Initially, it was my friends, because I had the closest relationships with them, and everyone was already fashionable, so that gave me the idea to approach people and capture the fashion. Later on, I was drawn to people who seemed to have a lot of influence, because the time that we were living in, in the ’80s, there was a lot of tension in certain areas, so I strove to connect with men or organizations that represented strength or influence. I would go for them and I would start to engage them in conversation and photograph them later on, but I was drawn to this strength and their ability to influence people in a positive direction. Or they might have been struggling on the path of life and I came to guide or serve as a mentor to a lot of these young men. That’s why a lot of people in my photographs are a couple of years younger than me, because they represented my younger brothers. That was a generation where a lot of young men, about three or four years younger than me, were dying in the streets. That was my main focus, and I would place myself in locations where a lot of these young men would be. Downtown Brooklyn in the 1980s was that nucleus, that hub, that drew men from all areas of Brooklyn. That became my studio for many years.

How do you feel about New York from a creative standpoint today, as opposed to when you were starting out in your career? Does it still inspire you in the same way?

I’m always inspired, but I’m not really shooting these days, so it’s hard to say. I’m observing. The days of me going out there and shooting has changed over the past couple of years. It’s a multicultural society, so I find that what I see today is a combination of different cultures and influence, both here and abroad. We have a mix of various people coming in from Russia, from China, from Japan, from Senegal, from Ghana, so you have this multicultural society but also fashion. That’s an evolution. Back when I grew up, we all had a pretty similar style. The men wore Puma or Adidas, Kangol hats, and it was a similar style that everybody wore that was fashionable mainly on the East Coast. It was very rare if you’d see someone differ from that; you look at my photographs, that really captures the generation of those men and women living in New York City in the 1980s. You could be from Queens or Brooklyn, or Manhattan or the Bronx—style was very similar. Then you had people from New Jersey who would come and emulate [that]. So back then, New York style was really East Coast style. California, if you look at old photos from N.W.A. and a lot of those groups from the West Coast, their style was entirely different from New York. But today, through social media, everybody looks the same to a degree. You could look at an urban kid from Brooklyn, and he looks like one from California; you look at kids from Japan, and they look like kids from the Bronx. Social media has [led] people to follow trends. Through Instagram, these images are being generated every second of the day.

What is your take on Instagram—does it interest you as a platform?
It doesn’t really interest me at this time, because I’ve been so consumed for the past years traveling, I haven’t really had time to participate in it. It’s a beautiful thing, but for me, at this stage in my life, I’ve shot so much, what I’m doing now is just organizing my work. I can organize my work best by publishing books. For young, aspiring photographers today, it’s a good way to get exposure.

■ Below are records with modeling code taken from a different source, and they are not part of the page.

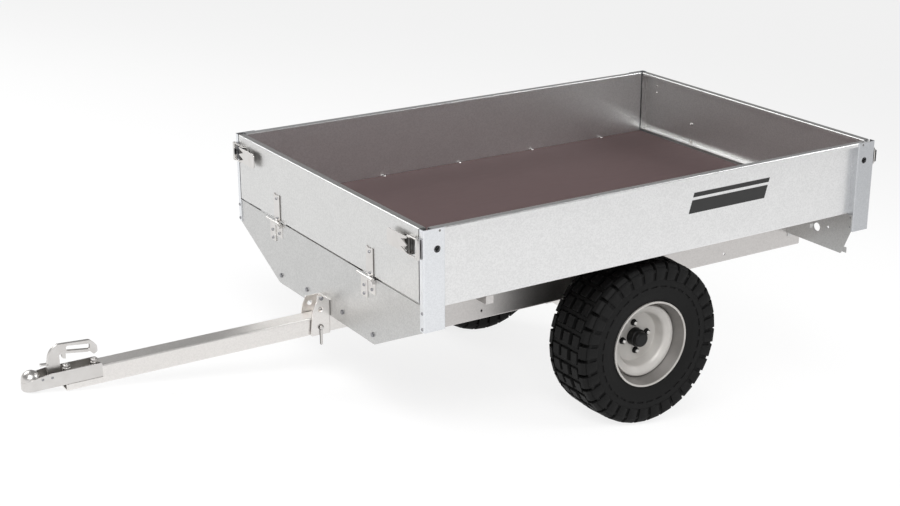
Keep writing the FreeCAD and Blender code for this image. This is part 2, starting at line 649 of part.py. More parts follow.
def hinge_straps(end):
    """Straps on the gate: plate, bent foot and knuckle with the pin in it."""
    face = end_x(end)
    x = hinge_x(end)
    straps = []
    for side in (LEFT, RIGHT):
        y = side * HINGE_Y
        x0, x1 = sorted((face, face + end * STRAP_SHEET))
        plate = prism("YZ", [(y - STRAP_WIDTH / 2, HINGE_Z + KNUCKLE_RADIUS + 2),
                             (y + STRAP_WIDTH / 2, HINGE_Z + KNUCKLE_RADIUS + 2),
                             (y + STRAP_WIDTH / 2, STRAP_TOP, 5.0),
                             (y - STRAP_WIDTH / 2, STRAP_TOP, 5.0)], x0, x1)
        foot_x = sorted((face + end * HINGE_WEB / 2, x + end * HINGE_WEB))
        foot = block(foot_x[0], foot_x[1], y + KNUCKLE_START, y + KNUCKLE_END, HINGE_Z + 2,
                     HINGE_Z + KNUCKLE_RADIUS + 6)
        knuckle = rod_y(x, HINGE_Z, y + KNUCKLE_START, y + KNUCKLE_END, KNUCKLE_RADIUS)
        pin = rod_y(x, HINGE_Z, y - PIN_TAIL, y + PIN_HEAD, HINGE_PIN / 2)
        straps.append(fused([plate, foot, knuckle, pin]))
    return together(straps)


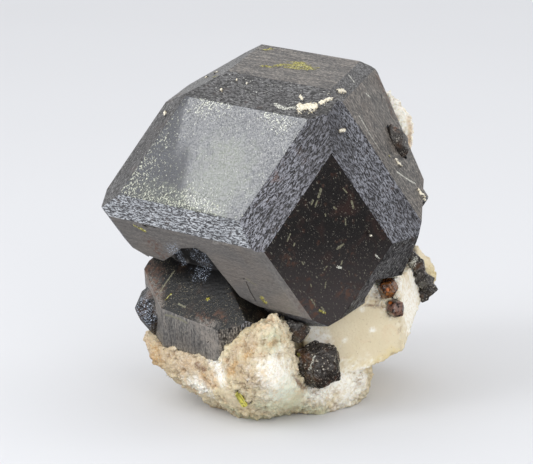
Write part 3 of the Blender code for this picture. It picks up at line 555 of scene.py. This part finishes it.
def refine(bm, longest):
    """Halves edges, in up to twelve rounds, until none is longer than longest(edge)."""
    bmesh.ops.triangulate(bm, faces=bm.faces)
    for _ in range(12):
        long = [e for e in bm.edges if e.calc_length() > longest(e)]
        if not long:
            return
        bmesh.ops.subdivide_edges(bm, edges=long, cuts=1)
        bmesh.ops.triangulate(bm, faces=[f for f in bm.faces if len(f.verts) > 3])


def places(bm):
    """The mesh's corners, in millimetres."""
    return np.array([v.co for v in bm.verts]) / MM


def distance_to(points, line):
    """Each point's distance from a line of points, in millimetres."""
    line = np.array(line, float)
    if len(line) == 1:
        return np.linalg.norm(points - line[0], axis=1)
    best = np.full(len(points), np.inf)
    for start, end in zip(line, line[1:]):
        way = end - start
        share = np.clip((points - start) @ way / (way @ way), 0, 1)
        best = np.minimum(best, np.linalg.norm(points - start - share[:, None] * way, axis=1))
    return best


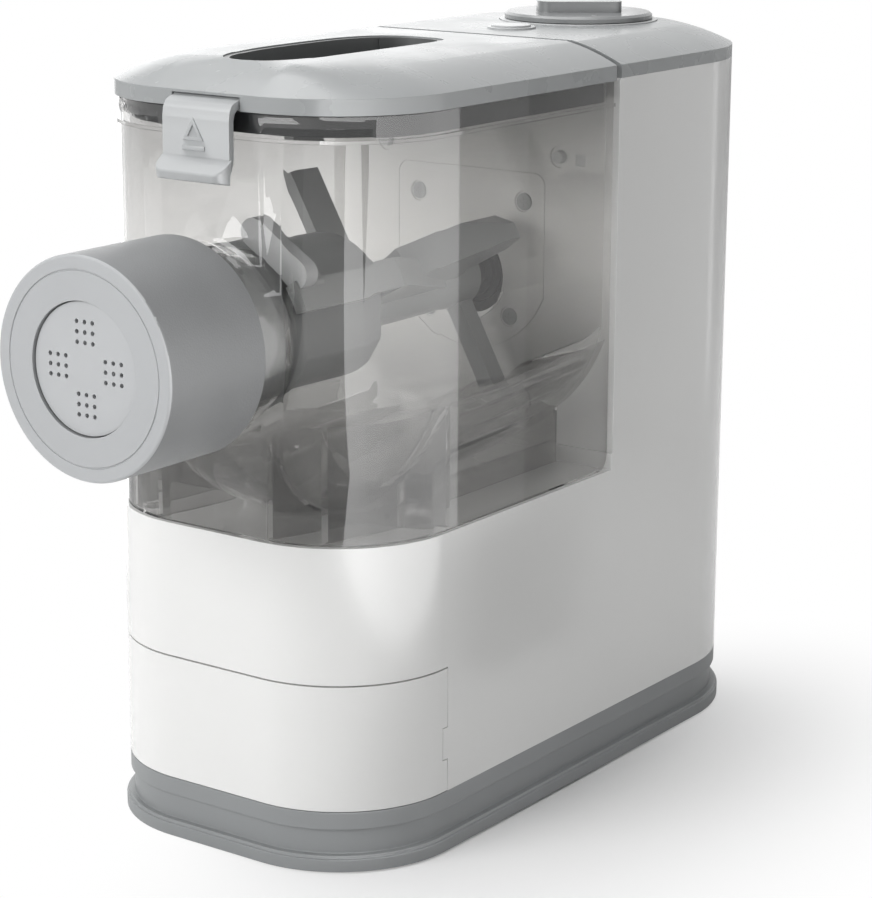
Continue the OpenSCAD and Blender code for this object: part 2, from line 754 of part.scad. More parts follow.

As a professional photographer, you appreciate the egalitarian aspect, though?
It’s a beautiful thing because now they have the opportunity to document their existence in so many different ways, and it gives me an opportunity to sit back and watch things unfold in front of my eyes in real time. Never before in the history of society has there been such an intrigue with photography, so it’s all good.

Your work captures an amazingly vital crossroads of culture—graffiti, hip-hop, break-dancing. How do you think those things informed the fashion of the time, and vice versa?
During the era of conscious rap and hip-hop, artists like KRS-One or Queen Latifah, Public Enemy, it was about culture, so I saw a lot of racial pride, I saw people wearing traditional African garments, kente cloth—celebrating their history and culture. I thought that was a very interesting time. It wasn’t about a lot of the bling that would take place later on in the 1990s. Of course, when crack cocaine was introduced, a lot of fashion changed [and] bling became very status-driven. Due to the crack epidemic, it started to change as well. [Before] it was always about being dapper and unique, having your clothes designed if you were that type of person. The clothing that you wore reflected who you were to a degree. Oftentimes people dress well and they conduct themselves in a certain way. You might not have the best gear, but you had the skill and the talent. When LL Cool J came out with his style, to me that represented a traditional New York style with the Kangol hat, the Adidas, the chain, and Run-D.M.C. with their [similar] style—it inspired people to wear the Adidas, it inspired people to wear the Kangol. When Eric B. & Rakim came out with that look, that inspired a lot of people to dress that way. The recording artists were like torchlights for young people in terms of fashion, because they represented status and power. Music videos, when they came out, forget it—that really transformed fashion on a global level, these million-dollar videos where the guys are in mansions and have the finest clothes and cars and women, and it really represented fashion in a whole other way. No one did it better, really, than Puffy. He took it to the next level when he transitioned from traditional urban style to suits and dressing fly.

How do you feel about the way that fashion has—in equal measure—taken inspiration from streetwear and also outright co-opted it?
I haven’t paid it no mind in a long time, to be honest with you. I’ve been designing my own clothes for about 30 years. I’ve created most of the clothes that I wear, just  to be different. That’s what we did in the ’70s. We took great pride in going to the fabric store, getting superfine wool, and having our tailor design clothes for us. Especially with me and my height, I like the way tailor-made clothing felt. So I have my own way of dressing, and I always went against the grain. I admire the style out there, no doubt about it. I could say certain things about what I see today, but I prefer not to. My biggest concern is not fashion, my biggest concern is war and where we’re going as a society. For too long, the outer has been what people judge people by, but in this day and time, there are a lot of people losing their jobs, and they can’t concern themselves with fashion and being fashionable, so my lens is more turned toward those people now. I’m often viewed as a hip-hop photographer, but I’m a social documentarian, and that’s where my heart is at. Fashion plays a role in my work, but for me it’s sort of higher-level than that. It’s really about the individual who’s in clothes that I look at—more about the inner soul than the outer.